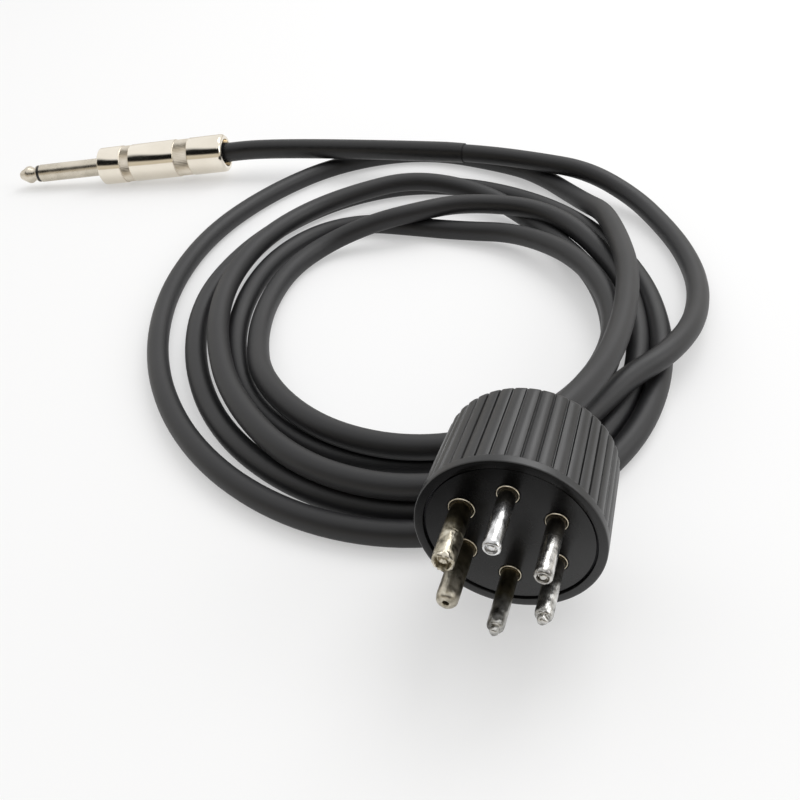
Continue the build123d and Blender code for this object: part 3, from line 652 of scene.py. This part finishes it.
def pinEnd(kind, r):
    # stations from the shaft to the middle of the end, as (radius, distance out from the rim)
    if kind == "cup":
        return [(r, 11.9), (r - 0.02, 12.15), (r - 0.08, 12.38), (r - 0.18, 12.56), (r - 0.3, 12.67),
                (r - 0.42, 12.7), (r - 0.52, 12.66), (r - 0.58, 12.5), (r - 0.62, 12.2), (r - 0.66, 11.95),
                (r - 0.76, 11.9), (r - 0.84, 12.05), (r * 0.4, 12.36), (r * 0.28, 12.5), (r * 0.14, 12.52),
                (0, 12.48)]
    if kind == "nub":
        return [(r, 11.6), (r - 0.03, 11.9), (r - 0.12, 12.16), (r - 0.28, 12.36), (r - 0.48, 12.44),
                (r - 0.66, 12.4), (r - 0.74, 12.46), (r - 0.74, 12.7), (r - 0.7, 12.95), (r - 0.72, 13.2),
                (r - 0.84, 13.44), (r - 1.05, 13.58), (0.25, 13.62), (0, 13.6)]
    if kind == "hole":
        return [(r, 11.5), (r - 0.04, 11.9), (r - 0.16, 12.3), (r - 0.36, 12.6), (r - 0.66, 12.8),
                (r - 0.95, 12.9), (r - 1.12, 12.93), (0.72, 12.92), (0.6, 12.84), (0.52, 12.6), (0.48, 12.2),
                (0.48, 9.6), (0, 9.5)]
    # ragged: a torn rim round a lump of solder
    return [(r, 11.5), (r - 0.02, 11.8), (r - 0.03, 12.1), (r - 0.08, 12.4), (r - 0.18, 12.68),
            (r - 0.34, 12.84), (r - 0.5, 12.78), (r - 0.62, 12.5), (r - 0.7, 12.1), (r - 0.8, 11.7),
            (r * 0.48, 11.6), (r * 0.4, 11.9), (r * 0.3, 12.3), (r * 0.18, 12.4), (0, 12.3)]


def addPin(name, facts):
    mount = mounts[name]
    r = mount["dims"]["r_mm"]
    tailEnd, back, thin = -pinBuild["tail"], -pinBuild["insertBack"], pinBuild["wall"]
    # riveted over behind the insert, and rolled into an eyelet in front of it
    tail = [(0, tailEnd), (r - thin, tailEnd), (r + thin, back - 0.45), (r + thin, back), (r - thin, back),
            (r - thin, -pinBuild["collarBack"])]
    collar = [(r + 0.44, -0.8), (r + 0.46, -0.46), (r + 0.42, -0.32), (r + 0.35, -0.25), (r + 0.28, -0.27),
              (r + 0.23, -0.4), (r + 0.18, -0.6), (r + 0.06, -0.66), (r, -0.6)]
    end = pinEnd(facts["end"], r)
    shaft = run(r, -0.3, end[0][1] - pinBuild["step"], pinBuild["step"])
    if "seam" in facts:
        # the tin coat stands a little proud beyond a split line
        seam = facts["seam"]
        shaft = [(radius + (0.07 if out > seam else 0), out) for radius, out in shaft]
        here = next(k for k, (_, out) in enumerate(shaft) if out > seam)
        shaft[here:here] = [(r - 0.02, seam - 0.08), (r - 0.1, seam), (r + 0.05, seam + 0.08)]
    stations = [(radius, -out) for radius, out in tail + collar + shaft + end]
    piece = turnedPiece(name + "Metal", stations, pinBuild["count"])
    middle = Vector(mount["pos_m"])
    settle(piece, Matrix.Translation((middle.x, capLow.y, middle.z)) @ plugFrame.to_3x3().to_4x4(), 40)
    # dents along the outer half, and rougher metal at the very end
    depths = {"shaft": facts["rough"], "end": facts["endRough"]}
    for groupName, (start, full, size) in pinBuild["dents"].items():
        group = piece.vertex_groups.new(name=groupName)
        for point in piece.data.vertices:
            out = (capLow.y - point.co.y) * 1000
            group.add([point.index], min(1, max(0, (out - start) / (full - start))), "REPLACE")
        clouds = bpy.data.textures.new(name + groupName, "CLOUDS")
        clouds.noise_scale = size
        clouds.noise_depth = 3
        dent = piece.modifiers.new(groupName, "DISPLACE")
        dent.texture = clouds
        dent.texture_coords = "LOCAL"
        dent.vertex_group = groupName
        dent.strength = mm(depths[groupName]) * 2
        dent.mid_level = 0.5
        makeActive(piece)
        bpy.ops.object.modifier_apply(modifier=groupName)
    number = name[-1]
    finish = makeTinnedBrass("tinnedBrass" + number, facts)
    dress(piece, finish, "lead", [name, "pin_solder_" + number])


for pinName, pinFacts in pins.items():
    addPin(pinName, pinFacts)
print("pins turned")

# the banded barrel, in mm, with lengths from its front
barrel = {
    "radius": 6.65,
    "length": 47.9,
    "bands": ((8.6, 3.8), (29.4, 5.6)),          # start and width
    "bandDepth": 0.4,
    "knurl": 72, "knurlDepth": 0.16,
    "backRound": 1.4,
    "mouthRadius": 4.8,                          # where the cable enters
    "innerRadius": 5.65, "linerEnd": 36.88, "linerStart": 7.72,
    "threadRadius": 5.08,
    "flangeRadius": 5.8, "flangeSeat": 0.9,
}


def addBarrel():
    r, length = barrel["radius"], barrel["length"]
    low = r - barrel["bandDepth"]
    outer = [(barrel["flangeRadius"], 0), (r - 0.42, 0), (r - 0.18, 0.07), (r - 0.05, 0.2), (r, 0.45)]
    for start, width in barrel["bands"]:
        outer += [(r, start - 0.12), (r - 0.04, start), (low + 0.04, start + 0.14), (low, start + 0.22)]
        outer += run(low, start + 0.3, start + width - 0.3, 0.4)
        stop = start + width
        outer += [(low, stop - 0.22), (low + 0.04, stop - 0.14), (r - 0.04, stop), (r, stop + 0.12)]
    turn, mouth = barrel["backRound"], barrel["mouthRadius"]
    back = [(r - turn * (1 - math.cos(math.radians(a))), length - turn + turn * math.sin(math.radians(a)))
            for a in (0, 15, 30, 45, 60, 75, 90)]
    inner = [(mouth + 0.2, length), (mouth + 0.05, length - 0.06), (mouth, length - 0.2),
             (mouth, barrel["linerEnd"]),
             (barrel["innerRadius"], barrel["linerEnd"]), (barrel["innerRadius"], barrel["linerStart"]),
             (barrel["threadRadius"], barrel["linerStart"]), (barrel["threadRadius"], barrel["flangeSeat"]),
             (barrel["flangeRadius"], barrel["flangeSeat"]), (barrel["flangeRadius"], 0)]
    piece = turnedPiece("bandedBarrel", outer + back + inner, barrel["knurl"] * 2)
    makeActive(piece)
    bpy.ops.object.mode_set(mode="EDIT")
    raised = (low + barrel["knurlDepth"]) / low
    for start, width in barrel["bands"]:
        # every second row of points in the band is drawn out into a straight knurl
        pick(piece, lambda p: start + 0.25 < p.z < start + width - 0.25 and math.hypot(p.x, p.y) > low - 0.1
             and round(math.atan2(p.y, p.x) / math.pi * barrel["knurl"]) % 2 == 0)
        bpy.ops.transform.resize(value=(raised, raised, 1), center_override=(0, 0, 0))
    settle(piece, phoneFrame, 40)
    dress(piece, barrelNickel, "barrel", ["barrel"])
    # the bands take a duller finish than the polished lengths
    dull = makeMetal("knurledNickel", "CFC6B6", "E6DED0", 0.28, 0.4, 1.5, 0.02)
    piece.data.materials.append(dull)
    toLocal = phoneFrame.inverted()
    for face in piece.data.polygons:
        spot = toLocal @ face.center * 1000
        if math.hypot(spot.x, spot.y) > low - 0.1 and any(
                start + 0.05 < spot.z < start + width - 0.05 for start, width in barrel["bands"]):
            face.material_index = 1


addBarrel()
print("barrel knurled")

# the floor, the tent round it and the lamps: metres and watts
light = {
    "worldStrength": 1.0,
    # shade of the tent, and of the room seen through its opening, by the sine of the height
    "tent": [(0.0, "B8B0A2"), (0.12, "E8E4DC"), (0.3, "FFFFFF"), (1.0, "FFFFFF")],
    "opening": [(0.0, "CFC6B6"), (0.3, "D6CEC0"), (0.4, "121212"), (0.72, "161616"), (0.82, "FFFFFF")],
    "openFrom": (-0.15, -0.45),  # the opening begins and is full at these shares towards -Y
    "floorSize": 8,
    "floorColour": "F6F6F6",
    "evenColour": "F8F8F8",      # of the part of the floor that is evenly bright
    "evenShare": 0.45,
    "aim": (0.05, 0, 0),
    "lamps": {
        "overhead": {"place": (0.3, 0.55, 0.8), "size": 0.7, "power": 3.4},
        "right": {"place": (0.75, 0.1, 0.4), "size": 0.4, "power": 1.0},
    },
}


def addStudio():
    startFresh()
    bpy.ops.mesh.primitive_plane_add(size=light["floorSize"], location=(0, 0, 0))
    floor = bpy.context.object
    floor.name = "floor"
    paper, tree, shader = newMaterial("whitePaperSweep", 0.9)
    shader.inputs["Base Color"].default_value = linearColour(light["floorColour"])
    shader.inputs["Specular IOR Level"].default_value = 0.0
    # as seen by the camera and in the metal, about half of the floor is lit paper and half is evenly bright
    rays = addNode(tree, "ShaderNodeLightPath").outputs
    seen = addNode(tree, "ShaderNodeMath", {"operation": "MAXIMUM"},
                   {0: rays["Is Camera Ray"], 1: rays["Is Glossy Ray"]}).outputs[0]
    share = addNode(tree, "ShaderNodeMath", {"operation": "MULTIPLY", 1: light["evenShare"]},
                    {0: seen}).outputs[0]
    even = addNode(tree, "ShaderNodeEmission", {"Color": linearColour(light["evenColour"]), "Strength": 1.0})
    output = next(node for node in tree.nodes if node.type == "OUTPUT_MATERIAL")
    mixed = addNode(tree, "ShaderNodeMixShader", links={0: share, 1: shader.outputs[0], 2: even.outputs[0]})
    tree.links.new(mixed.outputs[0], output.inputs["Surface"])
    floor.data.materials.append(paper)

    world = bpy.data.worlds.new("studio")
    bpy.context.scene.world = world
    world.use_nodes = True
    tree = world.node_tree
    tree.nodes.clear()
    direction = addNode(tree, "ShaderNodeTexCoord").outputs["Generated"]
    parts = addNode(tree, "ShaderNodeSeparateXYZ", links={0: direction}).outputs
    # a white tent stands over the table; its near side is open, and the room behind the camera is dark
    tent = ramp(tree, parts["Z"], light["tent"])
    opening = ramp(tree, parts["Z"], light["opening"])
    nearSide = spread(tree, parts["Y"], 0, 1, *light["openFrom"])
    shade = mixColours(tree, nearSide, tent, opening)
    room = addNode(tree, "ShaderNodeBackground", {"Strength": light["worldStrength"]}, {"Color": shade})
    white = addNode(tree, "ShaderNodeBackground", {"Color": (1, 1, 1, 1), "Strength": 1.0})
    seen = addNode(tree, "ShaderNodeLightPath").outputs["Is Camera Ray"]
    mixed = addNode(tree, "ShaderNodeMixShader", links={0: seen, 1: room.outputs[0], 2: white.outputs[0]})
    addNode(tree, "ShaderNodeOutputWorld", links={"Surface": mixed.outputs[0]})

    for name, facts in light["lamps"].items():
        data = bpy.data.lights.new(name + "Softbox", "AREA")
        data.shape = "DISK"
        data.size = facts["size"]
        data.energy = facts["power"]
        lamp = bpy.data.objects.new(name + "Softbox", data)
        bpy.context.collection.objects.link(lamp)
        lamp.location = facts["place"]
        lamp.rotation_euler = (Vector(light["aim"]) - lamp.location).to_track_quat("-Z", "Y").to_euler()


addStudio()
bpy.context.scene.view_settings.view_transform = "Standard"
print("studio lit")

══════════

Work instructions =>
Please give an exact restatement of only the lines from the beginning of the material above to the line with "(r * 0.48, 11.6), (r", inclusive.

Answer to this exercise =>
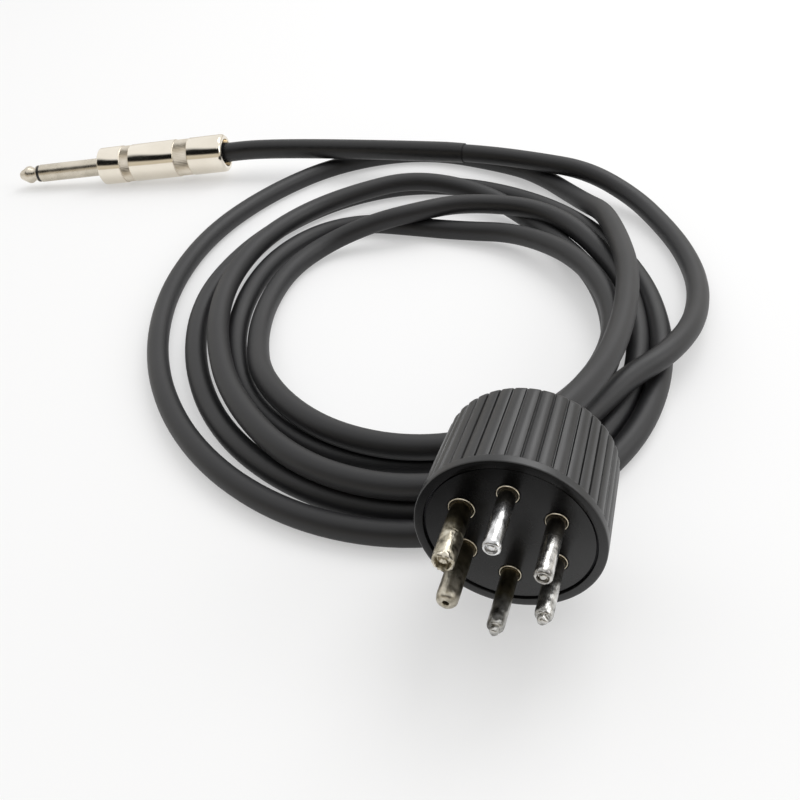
Continue the build123d and Blender code for this object: part 3, from line 652 of scene.py. This part finishes it.
def pinEnd(kind, r):
    # stations from the shaft to the middle of the end, as (radius, distance out from the rim)
    if kind == "cup":
        return [(r, 11.9), (r - 0.02, 12.15), (r - 0.08, 12.38), (r - 0.18, 12.56), (r - 0.3, 12.67),
                (r - 0.42, 12.7), (r - 0.52, 12.66), (r - 0.58, 12.5), (r - 0.62, 12.2), (r - 0.66, 11.95),
                (r - 0.76, 11.9), (r - 0.84, 12.05), (r * 0.4, 12.36), (r * 0.28, 12.5), (r * 0.14, 12.52),
                (0, 12.48)]
    if kind == "nub":
        return [(r, 11.6), (r - 0.03, 11.9), (r - 0.12, 12.16), (r - 0.28, 12.36), (r - 0.48, 12.44),
                (r - 0.66, 12.4), (r - 0.74, 12.46), (r - 0.74, 12.7), (r - 0.7, 12.95), (r - 0.72, 13.2),
                (r - 0.84, 13.44), (r - 1.05, 13.58), (0.25, 13.62), (0, 13.6)]
    if kind == "hole":
        return [(r, 11.5), (r - 0.04, 11.9), (r - 0.16, 12.3), (r - 0.36, 12.6), (r - 0.66, 12.8),
                (r - 0.95, 12.9), (r - 1.12, 12.93), (0.72, 12.92), (0.6, 12.84), (0.52, 12.6), (0.48, 12.2),
                (0.48, 9.6), (0, 9.5)]
    # ragged: a torn rim round a lump of solder
    return [(r, 11.5), (r - 0.02, 11.8), (r - 0.03, 12.1), (r - 0.08, 12.4), (r - 0.18, 12.68),
            (r - 0.34, 12.84), (r - 0.5, 12.78), (r - 0.62, 12.5), (r - 0.7, 12.1), (r - 0.8, 11.7),
            (r * 0.48, 11.6), (r * 0.4, 11.9), (r * 0.3, 12.3), (r * 0.18, 12.4), (0, 12.3)]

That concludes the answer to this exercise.